> **To do**
Restate the complete material exactly.

(Dataset records)
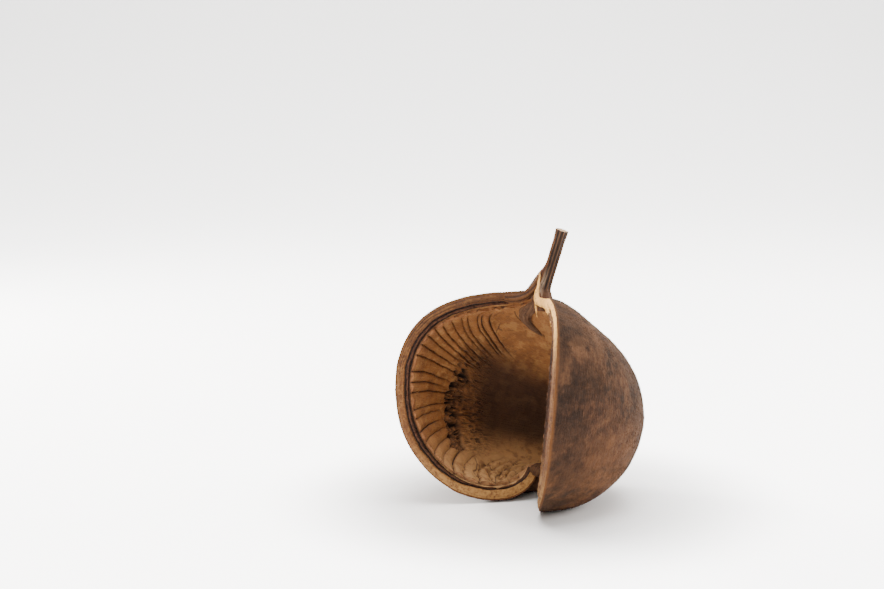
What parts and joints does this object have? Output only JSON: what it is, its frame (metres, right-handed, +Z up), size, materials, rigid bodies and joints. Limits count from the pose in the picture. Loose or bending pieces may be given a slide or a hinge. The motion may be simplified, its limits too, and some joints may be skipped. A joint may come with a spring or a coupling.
{
  "type": "buddha nut pod",
  "caption": "Dry woody seed pod split along its front seam into two bowl-shaped halves joined at the back, with a fluted stalk on top.",
  "frame": {"origin": "centre of the bounding box, on the floor the pod rests on", "axes": "+Z up along the stalk, -Y out of the open front, +X to the right seen from the front"},
  "size_m": [0.1286, 0.115, 0.1506],
  "materials": {
    "husk": "matt, dry and fibrous"
  },
  "bodies": {
    "root": {"pod": "husk"}
  },
  "joints": []
}
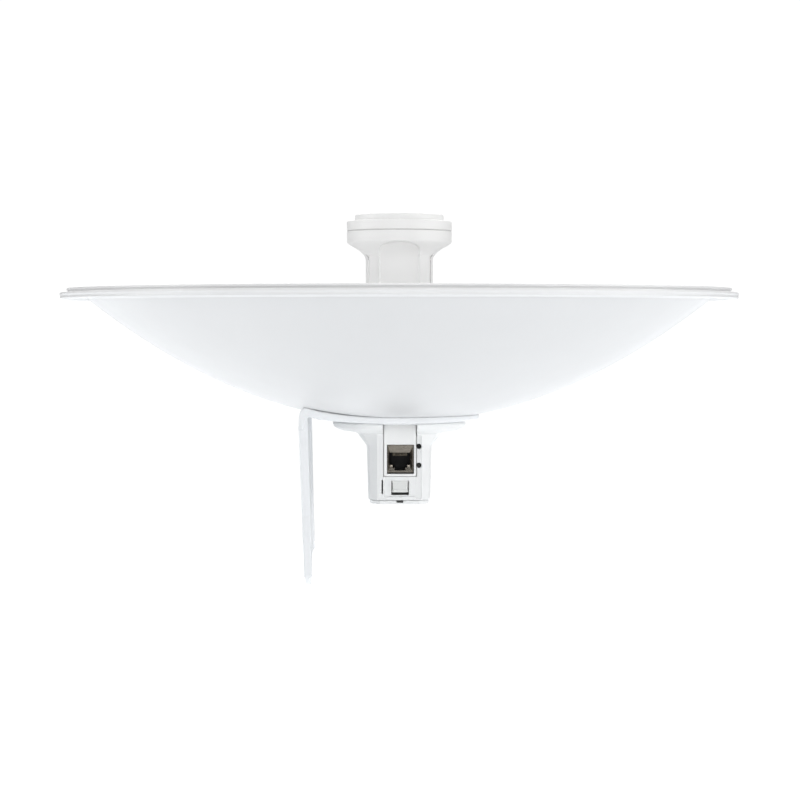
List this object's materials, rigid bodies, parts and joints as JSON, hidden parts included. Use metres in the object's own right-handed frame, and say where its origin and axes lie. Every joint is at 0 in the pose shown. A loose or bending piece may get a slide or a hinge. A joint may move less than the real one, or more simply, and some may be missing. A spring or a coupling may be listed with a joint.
{
  "type": "outdoor wireless bridge",
  "caption": "Outdoor wireless bridge: shallow round dish reflector with a central feed column, a rear housing round an open network socket, and an L-shaped bracket leg for a pole clamp.",
  "frame": {"origin": "on the outer face of the bracket's leg, where a pole clamp bears, between the pivot hole and the arc slot", "axes": "+Z along the direction the dish looks, +X from the leg towards the dish axis, -Y the side the network socket faces"},
  "size_m": [0.42, 0.42, 0.2315],
  "materials": {
    "dish_coat": "satin white powder coat",
    "bracket_coat": "satin white powder coat, slightly cooler",
    "housing_plastic": "fine matte white moulding",
    "feed_plastic": "fine matte white moulding",
    "steel": "zinc plated",
    "seal_rubber": "matte",
    "aluminium": "satin",
    "circuit_board": "solder mask",
    "gold": "gold plated",
    "black_plastic": "matte",
    "nickel": "dull nickel plate",
    "grey_plastic": "matte",
    "clear_plastic": "clear acrylic"
  },
  "bodies": {
    "reflector": {"dish_reflector": "dish_coat", "mount_bracket": "bracket_coat", "hub_washer_1": "steel", "hub_washer_2": "steel", "hub_washer_3": "steel", "hub_washer_4": "steel", "hub_screw_1": "steel", "hub_screw_2": "steel", "hub_screw_3": "steel", "hub_screw_4": "steel", "rear_housing": "housing_plastic", "end_cap": "housing_plastic"},
    "feed": {"feed_shell_front": "feed_plastic", "feed_shell_rear": "feed_plastic", "feed_latch": "feed_plastic", "shell_screw_1": "steel", "shell_screw_2": "steel", "hub_gasket": "seal_rubber", "feed_cap": "feed_plastic", "cap_seal": "seal_rubber", "sub_reflector": "aluminium", "radiator_board": "circuit_board", "radiator_patch": "gold", "radio_board": "circuit_board", "shield_can_front": "steel", "shield_can_rear": "steel", "line_transformer": "black_plastic", "socket_shell": "nickel", "socket_insert": "black_plastic", "socket_contacts": "gold", "reset_switch": "black_plastic", "status_light_pipe": "clear_plastic", "status_led": "clear_plastic"},
    "reset_button": {"reset_button": "grey_plastic"},
    "release_tab": {"release_tab": "housing_plastic"}
  },
  "joints": [
    {"name": "feed_release", "type": "slide", "parent": "reflector", "child": "feed", "axis": [0, 0, 1], "range_m": [0, 0.05]},
    {"name": "reset_press", "type": "slide", "parent": "feed", "child": "reset_button", "axis": [0, 1, 0], "range_m": [0, 0.0008], "stiffness_N_per_m": 600, "springref_m": -0.0012},
    {"name": "tab_flex", "type": "hinge", "parent": "reflector", "child": "release_tab", "pos_m": [0.05942, -0.0175, 0.02765], "axis": [1, 0, 0], "range_deg": [0, 8], "stiffness_Nm_per_rad": 0.25, "springref_deg": -1.15}
  ]
}
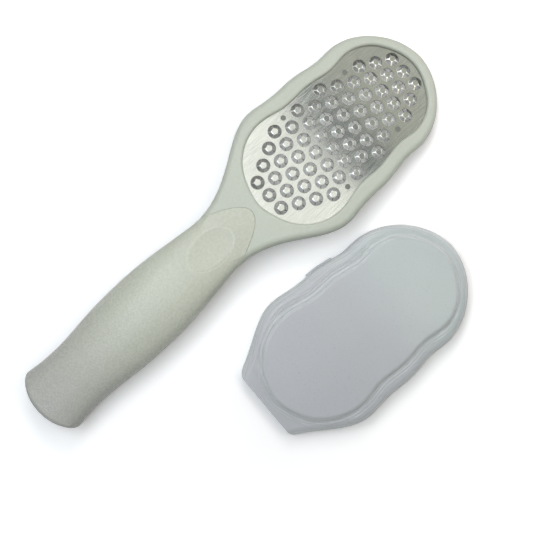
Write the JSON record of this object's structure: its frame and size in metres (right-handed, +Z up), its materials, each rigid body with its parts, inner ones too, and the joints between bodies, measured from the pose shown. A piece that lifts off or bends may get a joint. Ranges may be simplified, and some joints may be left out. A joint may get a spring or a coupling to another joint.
{
  "type": "foot file",
  "caption": "Hand-held foot file: grained paddle handle, lobed head with a rim round a curved steel grating plate, and a frosted cap lying taken off beside it.",
  "frame": {"origin": "centre of the flat under the grip's butt, on the table plane", "axes": "+X along the file towards the head's tip, +Z up out of the grating plate's side, y = 0 is the file's plane of symmetry, and the taken-off cover lies at -Y"},
  "size_m": [0.2323, 0.1361, 0.0234],
  "materials": {
    "cream_plastic": "satin moulded plastic, pale greenish cream",
    "grained_grip": "fine moulded grain, pale greenish cream",
    "etched_steel": "stainless sheet, softly polished",
    "grey_plastic": "matt grey moulded plastic",
    "frosted_plastic": "translucent frosted polypropylene"
  },
  "bodies": {
    "file": {"head_frame": "cream_plastic", "grater_plate": "etched_steel", "clamp_frame": "grey_plastic", "grip_front": "grained_grip", "grip_rear": "grained_grip"},
    "cover": {"protective_cover": "frosted_plastic"}
  },
  "joints": [
    {"name": "cover_lift", "type": "slide", "parent": "file", "child": "cover", "axis": [0, 0, 1], "range_m": [0, 0.06]}
  ]
}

> **Output of the task**
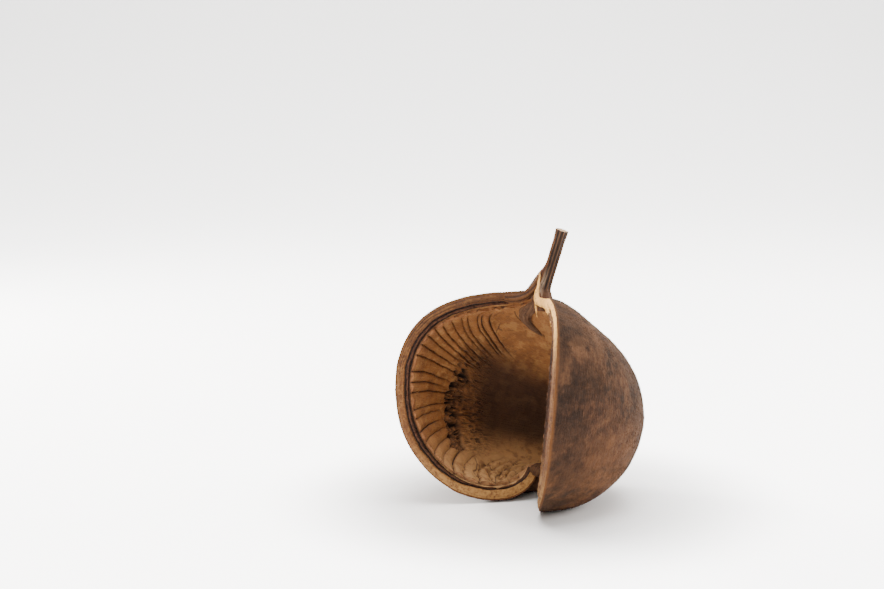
What parts and joints does this object have? Output only JSON: what it is, its frame (metres, right-handed, +Z up), size, materials, rigid bodies and joints. Limits count from the pose in the picture. Loose or bending pieces may be given a slide or a hinge. The motion may be simplified, its limits too, and some joints may be skipped. A joint may come with a spring or a coupling.
{
  "type": "buddha nut pod",
  "caption": "Dry woody seed pod split along its front seam into two bowl-shaped halves joined at the back, with a fluted stalk on top.",
  "frame": {"origin": "centre of the bounding box, on the floor the pod rests on", "axes": "+Z up along the stalk, -Y out of the open front, +X to the right seen from the front"},
  "size_m": [0.1286, 0.115, 0.1506],
  "materials": {
    "husk": "matt, dry and fibrous"
  },
  "bodies": {
    "root": {"pod": "husk"}
  },
  "joints": []
}
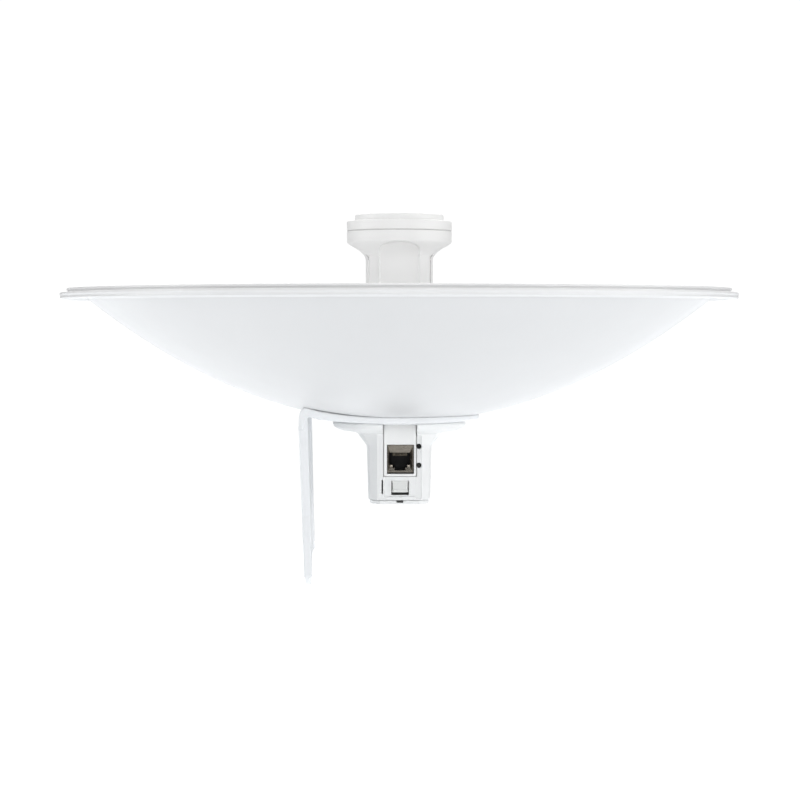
List this object's materials, rigid bodies, parts and joints as JSON, hidden parts included. Use metres in the object's own right-handed frame, and say where its origin and axes lie. Every joint is at 0 in the pose shown. A loose or bending piece may get a slide or a hinge. A joint may move less than the real one, or more simply, and some may be missing. A spring or a coupling may be listed with a joint.
{
  "type": "outdoor wireless bridge",
  "caption": "Outdoor wireless bridge: shallow round dish reflector with a central feed column, a rear housing round an open network socket, and an L-shaped bracket leg for a pole clamp.",
  "frame": {"origin": "on the outer face of the bracket's leg, where a pole clamp bears, between the pivot hole and the arc slot", "axes": "+Z along the direction the dish looks, +X from the leg towards the dish axis, -Y the side the network socket faces"},
  "size_m": [0.42, 0.42, 0.2315],
  "materials": {
    "dish_coat": "satin white powder coat",
    "bracket_coat": "satin white powder coat, slightly cooler",
    "housing_plastic": "fine matte white moulding",
    "feed_plastic": "fine matte white moulding",
    "steel": "zinc plated",
    "seal_rubber": "matte",
    "aluminium": "satin",
    "circuit_board": "solder mask",
    "gold": "gold plated",
    "black_plastic": "matte",
    "nickel": "dull nickel plate",
    "grey_plastic": "matte",
    "clear_plastic": "clear acrylic"
  },
  "bodies": {
    "reflector": {"dish_reflector": "dish_coat", "mount_bracket": "bracket_coat", "hub_washer_1": "steel", "hub_washer_2": "steel", "hub_washer_3": "steel", "hub_washer_4": "steel", "hub_screw_1": "steel", "hub_screw_2": "steel", "hub_screw_3": "steel", "hub_screw_4": "steel", "rear_housing": "housing_plastic", "end_cap": "housing_plastic"},
    "feed": {"feed_shell_front": "feed_plastic", "feed_shell_rear": "feed_plastic", "feed_latch": "feed_plastic", "shell_screw_1": "steel", "shell_screw_2": "steel", "hub_gasket": "seal_rubber", "feed_cap": "feed_plastic", "cap_seal": "seal_rubber", "sub_reflector": "aluminium", "radiator_board": "circuit_board", "radiator_patch": "gold", "radio_board": "circuit_board", "shield_can_front": "steel", "shield_can_rear": "steel", "line_transformer": "black_plastic", "socket_shell": "nickel", "socket_insert": "black_plastic", "socket_contacts": "gold", "reset_switch": "black_plastic", "status_light_pipe": "clear_plastic", "status_led": "clear_plastic"},
    "reset_button": {"reset_button": "grey_plastic"},
    "release_tab": {"release_tab": "housing_plastic"}
  },
  "joints": [
    {"name": "feed_release", "type": "slide", "parent": "reflector", "child": "feed", "axis": [0, 0, 1], "range_m": [0, 0.05]},
    {"name": "reset_press", "type": "slide", "parent": "feed", "child": "reset_button", "axis": [0, 1, 0], "range_m": [0, 0.0008], "stiffness_N_per_m": 600, "springref_m": -0.0012},
    {"name": "tab_flex", "type": "hinge", "parent": "reflector", "child": "release_tab", "pos_m": [0.05942, -0.0175, 0.02765], "axis": [1, 0, 0], "range_deg": [0, 8], "stiffness_Nm_per_rad": 0.25, "springref_deg": -1.15}
  ]
}
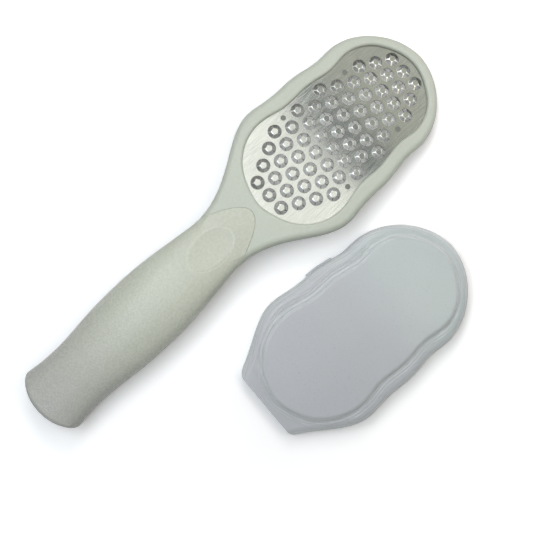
Write the JSON record of this object's structure: its frame and size in metres (right-handed, +Z up), its materials, each rigid body with its parts, inner ones too, and the joints between bodies, measured from the pose shown. A piece that lifts off or bends may get a joint. Ranges may be simplified, and some joints may be left out. A joint may get a spring or a coupling to another joint.
{
  "type": "foot file",
  "caption": "Hand-held foot file: grained paddle handle, lobed head with a rim round a curved steel grating plate, and a frosted cap lying taken off beside it.",
  "frame": {"origin": "centre of the flat under the grip's butt, on the table plane", "axes": "+X along the file towards the head's tip, +Z up out of the grating plate's side, y = 0 is the file's plane of symmetry, and the taken-off cover lies at -Y"},
  "size_m": [0.2323, 0.1361, 0.0234],
  "materials": {
    "cream_plastic": "satin moulded plastic, pale greenish cream",
    "grained_grip": "fine moulded grain, pale greenish cream",
    "etched_steel": "stainless sheet, softly polished",
    "grey_plastic": "matt grey moulded plastic",
    "frosted_plastic": "translucent frosted polypropylene"
  },
  "bodies": {
    "file": {"head_frame": "cream_plastic", "grater_plate": "etched_steel", "clamp_frame": "grey_plastic", "grip_front": "grained_grip", "grip_rear": "grained_grip"},
    "cover": {"protective_cover": "frosted_plastic"}
  },
  "joints": [
    {"name": "cover_lift", "type": "slide", "parent": "file", "child": "cover", "axis": [0, 0, 1], "range_m": [0, 0.06]}
  ]
}